→ TASK TO CARRY OUT: Below are some entries. Copy each line that holds the string "three".

→ DATA LISTING:
----------------

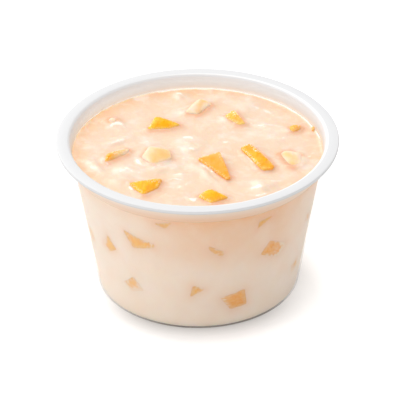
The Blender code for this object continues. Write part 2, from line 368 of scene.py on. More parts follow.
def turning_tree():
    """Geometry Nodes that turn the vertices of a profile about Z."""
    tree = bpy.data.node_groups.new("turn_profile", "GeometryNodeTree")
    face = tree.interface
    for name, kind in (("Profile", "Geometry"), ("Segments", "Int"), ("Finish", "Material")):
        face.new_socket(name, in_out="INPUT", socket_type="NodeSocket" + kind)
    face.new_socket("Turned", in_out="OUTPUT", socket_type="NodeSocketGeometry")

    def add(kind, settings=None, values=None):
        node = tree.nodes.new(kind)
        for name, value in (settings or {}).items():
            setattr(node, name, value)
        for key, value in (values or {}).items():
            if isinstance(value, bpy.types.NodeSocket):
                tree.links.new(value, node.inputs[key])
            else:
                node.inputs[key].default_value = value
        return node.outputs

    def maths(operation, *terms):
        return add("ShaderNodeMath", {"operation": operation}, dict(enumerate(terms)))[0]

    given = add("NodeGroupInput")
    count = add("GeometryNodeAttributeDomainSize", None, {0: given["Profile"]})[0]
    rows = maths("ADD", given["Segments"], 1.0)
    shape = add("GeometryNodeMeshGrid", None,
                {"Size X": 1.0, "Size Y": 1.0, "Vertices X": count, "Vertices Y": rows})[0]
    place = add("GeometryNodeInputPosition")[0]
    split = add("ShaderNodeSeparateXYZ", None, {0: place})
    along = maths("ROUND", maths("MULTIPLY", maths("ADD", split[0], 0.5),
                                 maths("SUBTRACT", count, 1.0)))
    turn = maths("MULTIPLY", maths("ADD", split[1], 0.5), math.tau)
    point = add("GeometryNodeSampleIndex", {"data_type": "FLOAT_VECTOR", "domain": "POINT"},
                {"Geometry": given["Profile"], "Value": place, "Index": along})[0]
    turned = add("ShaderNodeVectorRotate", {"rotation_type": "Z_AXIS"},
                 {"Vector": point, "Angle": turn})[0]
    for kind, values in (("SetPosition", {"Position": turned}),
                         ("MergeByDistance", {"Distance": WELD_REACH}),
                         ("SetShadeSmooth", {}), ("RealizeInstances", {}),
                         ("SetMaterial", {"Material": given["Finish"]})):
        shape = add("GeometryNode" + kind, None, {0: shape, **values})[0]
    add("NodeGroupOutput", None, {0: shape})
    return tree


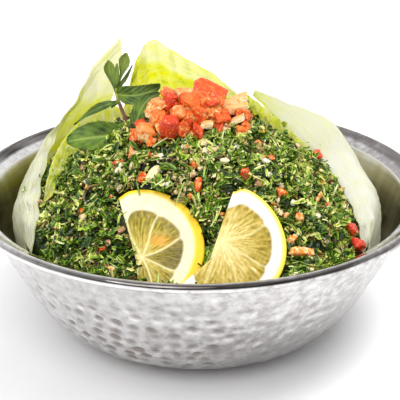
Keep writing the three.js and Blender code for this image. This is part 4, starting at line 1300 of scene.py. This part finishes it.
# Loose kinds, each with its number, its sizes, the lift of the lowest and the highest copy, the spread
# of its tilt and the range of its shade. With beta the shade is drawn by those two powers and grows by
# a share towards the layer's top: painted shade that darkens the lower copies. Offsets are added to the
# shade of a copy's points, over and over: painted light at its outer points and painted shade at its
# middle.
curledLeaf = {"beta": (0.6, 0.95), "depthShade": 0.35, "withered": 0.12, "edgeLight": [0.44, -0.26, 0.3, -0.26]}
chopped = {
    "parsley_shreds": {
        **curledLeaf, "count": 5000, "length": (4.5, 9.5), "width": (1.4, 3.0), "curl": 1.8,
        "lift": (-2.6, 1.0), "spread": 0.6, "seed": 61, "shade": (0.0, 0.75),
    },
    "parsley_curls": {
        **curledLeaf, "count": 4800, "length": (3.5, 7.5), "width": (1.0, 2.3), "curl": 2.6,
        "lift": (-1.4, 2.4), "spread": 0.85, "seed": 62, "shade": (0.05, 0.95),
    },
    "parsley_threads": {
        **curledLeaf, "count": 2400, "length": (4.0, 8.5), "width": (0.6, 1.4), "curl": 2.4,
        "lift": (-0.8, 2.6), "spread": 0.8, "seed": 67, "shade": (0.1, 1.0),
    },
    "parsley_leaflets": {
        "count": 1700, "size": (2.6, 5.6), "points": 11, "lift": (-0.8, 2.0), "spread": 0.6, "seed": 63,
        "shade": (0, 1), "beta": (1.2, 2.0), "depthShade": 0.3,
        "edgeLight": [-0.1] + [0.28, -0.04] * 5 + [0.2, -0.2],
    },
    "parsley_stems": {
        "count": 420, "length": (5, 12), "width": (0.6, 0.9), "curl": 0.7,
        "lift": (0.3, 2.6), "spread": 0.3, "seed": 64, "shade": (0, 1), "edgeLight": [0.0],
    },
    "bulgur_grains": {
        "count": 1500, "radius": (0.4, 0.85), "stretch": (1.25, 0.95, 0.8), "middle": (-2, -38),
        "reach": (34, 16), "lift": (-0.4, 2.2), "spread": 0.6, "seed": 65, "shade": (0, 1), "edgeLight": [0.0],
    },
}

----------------

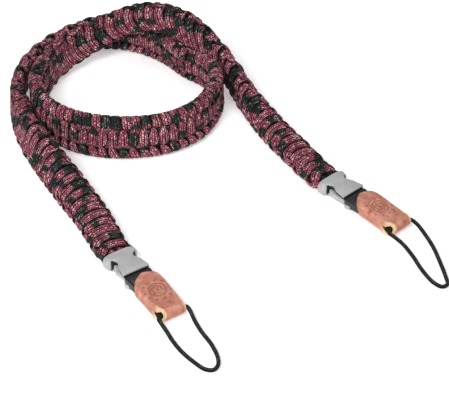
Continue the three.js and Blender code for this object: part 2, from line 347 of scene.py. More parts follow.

----------------

→ RESPONSE FOR THIS EXERCISE:
Keep writing the three.js and Blender code for this image. This is part 4, starting at line 1300 of scene.py. This part finishes it.
Continue the three.js and Blender code for this object: part 2, from line 347 of scene.py. More parts follow.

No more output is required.